В октябре 1838 года Достоевский писал брату Михаилу: «…познать природу, душу, Бога, любовь… Это познается сердцем, а не умом… Ум — способность материальная… душа же, или дух, живет мыслию, которую нашептывает ей сердце… Ум — орудие, машина, движимая огнем душевным» (Там же: 53–54). Через 27 лет после этого Аркадий в «Подростке» говорит об «уме сердца» (13: 308), и разве не этим же сердечным мышлением мыслят Соня в «Преступлении и наказании», князь в «Идиоте», Марья Тимофеевна и Тихон в «Бесах», Макар в «Подростке», Зосима и Алеша в «Карамазовых» — все эти люди, ради правды которых и вокруг правды которых Достоевский создавал свои романы?
Сердечное мышление есть мышление христианское. «Сердце правит всеми органами, — пишет в VI веке преподобный Максим Исповедник, — и, когда благодать займет все пажити его, оно царствует над всеми помыслами». «Сердце чувствует Бога, а не разум»[47] , — писал и Паскаль. «Дружба с Шидловским, — пишет один исследователь, — могла укрепить мечту Достоевского о религиозном преображении мира, истоки которой нужно искать в том же русском романтизме»[48]. Но не ближе ли истоки этой мечты о преображении искать на горе Преображения? Разве не к ней мы обращаем свои взоры, когда предощущение преображения мира повеет и над нами? Потому–то так и любим мы этот наш осенний праздник Предобручения радости. Как незабываемо сказал Пастернак:
Обыкновенно свет без пламени
Исходит в этот день с Фавора,
И осень, ясная, как знаменье,
К себе приковывает взоры.
Шидловского как–то видели в степи, у шинка, в страннической одежде. Он проповедовал Евангелие благоговейной толпе: мужчины стояли с обнаженными головами, женщины плакали. Окончив говорить, он обратился к окружающим с призывом: «Православные, восхвалим Господа Бога» — и запел зычным голосом: «Тебе Бога хвалим». И толпа ему стала подпевать. «Было что–то умилительное, — пишет очевидец, — в этой картине, в этих простых людях, певших с чувством общую молитву». После окончания Шидловский сказал ему: «Поучать меньших наших братий Слову Божию есть мое истинное призвание. Посмотри, как довольны и искренни эти добрые люди»[49]. Достоевский унаследовал от своего друга не только самый дух христианского проповедничества. В записной книжке последних лет жизни Достоевский пишет: «Не от омерзения удалялись святые от мира, а для нравственного совершенствования. Да, древние иноки жили почти на площади» (27: 55). В понятие «площадь» вложено понятие «мир». Одной из больших идей позднего Достоевского, начиная с его работы над «Бесами» в 1870 году и кончая Алешей Карамазовым, была идея сочетания монастыря с миром — монастыря в миру. Не от этого ли проповедника Евангелия у шинка, «на площади», и при этом отпущенного старцем из монастыря в мир, идет зарождение такой нужной для нас идеи? И Владимира Соловьева, который так напомнил Достоевскому Шидловского, Блок назвал «рыцарь–монах», то есть тоже, собственно, монах в миру.

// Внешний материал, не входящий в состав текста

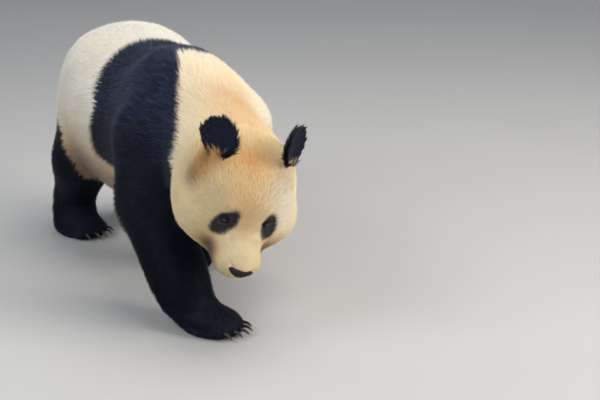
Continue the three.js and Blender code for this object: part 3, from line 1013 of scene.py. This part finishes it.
def coat_colours(tree, coat):
    """The coat's colour: white to cream with tan stains and with tan roots that are partly painted
    shade, and black with painted blue sheen on its tips.
    """
    dark, stain, warm = attribute(tree, "dark"), attribute(tree, "stain"), attribute(tree, "warm")
    tone, tip = attribute(tree, "tone"), attribute(tree, "tip")
    patchy = noise(tree, 7.0, 3.0)
    pale = blend(tree, warm, coat.white, coat.cream)
    pale = pale.mix(colour(ROOT_TAN_AND_SHADE), (1 - tip) * 0.55)
    pale = pale.mix(colour(DULL_TAN), (1 - tone) * (0.18 + 0.30 * warm))
    pale = pale.mix(colour(PATCH_TAN), (patchy - 0.45) * 0.6)
    pale = pale.mix(colour(coat.stain), stain * (0.52 + 0.5 * patchy))
    blackish = blend(tree, tip * tone**2, coat.black, SHEEN_BLUE_TIP)
    blackish = blackish.mix(colour(BROWN_TIP), (patchy - 0.52) * 1.4 * tip)
    return pale.mix(blackish, dark)


COAT_SHEEN = {"Sheen_Weight": 0.07, "Sheen_Roughness": 0.4, "Sheen_Tint": (0.72, 0.80, 1.0, 1)}


def coat_material(coat):
    def build(tree):
        return {"Base Color": coat_colours(tree, coat)}
    return material("panda_coat", build, **COAT_SHEEN, Roughness=0.6, Specular_IOR_Level=0.14)


def skin_material(coat):
    def build(tree):
        bump = bumped(tree, noise(tree, 520.0, 3.0), 0.6, 0.0015)
        return {"Base Color": coat_colours(tree, coat), "Normal": bump}
    return material("panda_skin", build, **COAT_SHEEN, Roughness=0.8, Specular_IOR_Level=0.10)


def leather_material():
    def build(tree):
        where = tree.node("ShaderNodeTexCoord", {}, "Object")
        pebbles = tree.node("ShaderNodeTexVoronoi", {"Vector": where, "Scale": 620.0}, "Distance")
        bump = bumped(tree, pebbles, 0.45, 0.0012)
        base = blend(tree, noise(tree, 90.0), (0.005, 0.004, 0.005), (0.012, 0.010, 0.011))
        return {"Base Color": base, "Normal": bump, "Roughness": 0.34 + 0.25 * noise(tree, 160.0)}
    return material("panda_nose_leather", build, Specular_IOR_Level=0.2)


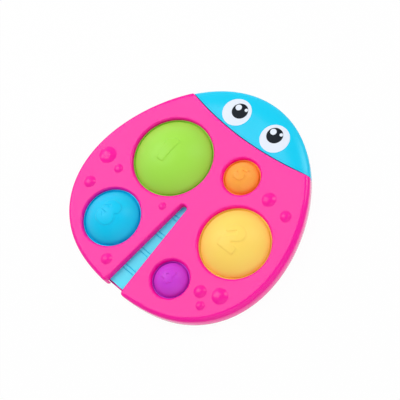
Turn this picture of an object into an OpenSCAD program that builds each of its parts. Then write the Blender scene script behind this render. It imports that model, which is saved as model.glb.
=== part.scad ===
// Bubble pop toy in the shape of a ladybird: a flat hollow case with five soft bubbles that pop
// through it from either side. The toy lies on its back cover with the head towards +Y.
// The table is at z = 0, and all sizes are in millimetres.

/* [Case] */
// Height of the case, from the table to the flat top of the wings
case_h = 10; // [9.6:0.2:12]
// Thickness of the top plate
top_t = 2.5; // [2:0.1:2.8]
// Thickness of the side walls
wall = 2.2; // [1.8:0.1:2.6]
// Thickness of the back cover's plate
back_t = 2; // [1.8:0.1:2.4]
// Radius of the rounded top edge of the wings
edge_r = 3; // [2.4:0.1:3.6]
// Gap between the back cover and the walls round it
fit_gap = 0.3; // [0.2:0.05:0.5]

/* [Outline] */
// Width of the case between a bubble's hole and the outline's mean circle, where it is least
rim_w = 6.2; // [6:0.1:9]
// Sideways place of the outline's centre
outline_x = 0.1; // [-0.5:0.1:0.5]
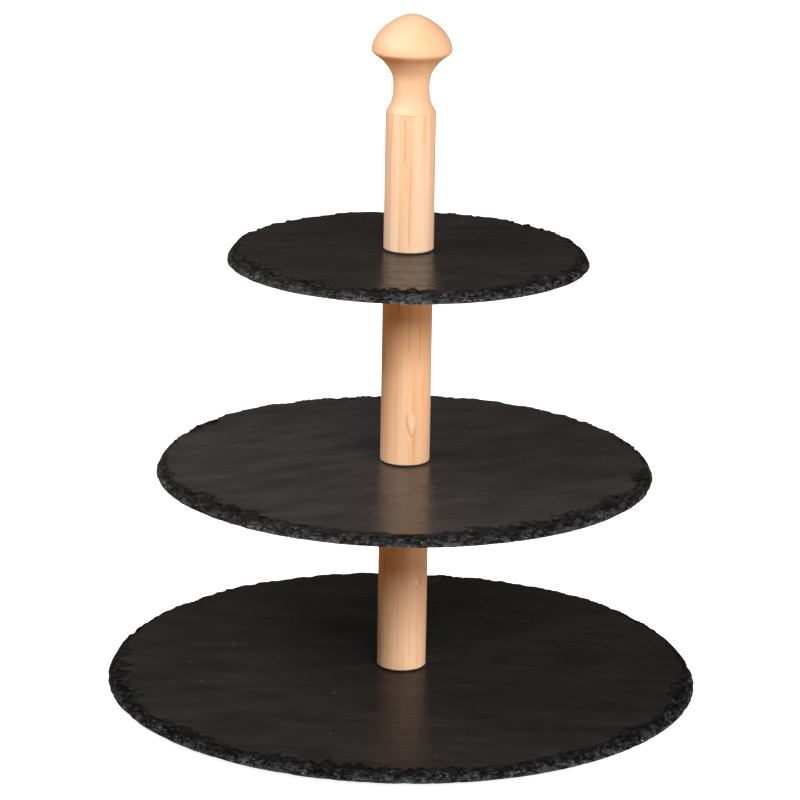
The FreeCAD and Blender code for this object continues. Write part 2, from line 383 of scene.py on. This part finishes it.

Несомненно, что и Шидловский, и Соловьев были для Достоевского людьми чистого, то есть искреннего, сердечного, христианства. Он считал, что Соловьев похож на Шидловского даже и лицом, и Анна Григорьевна пишет, что про лицо Владимира Соловьева Федор Михайлович говорил, будто «оно ему напоминает одну из любимых им картин Аннибала Карраччи «Голова молодого Христа»»[50].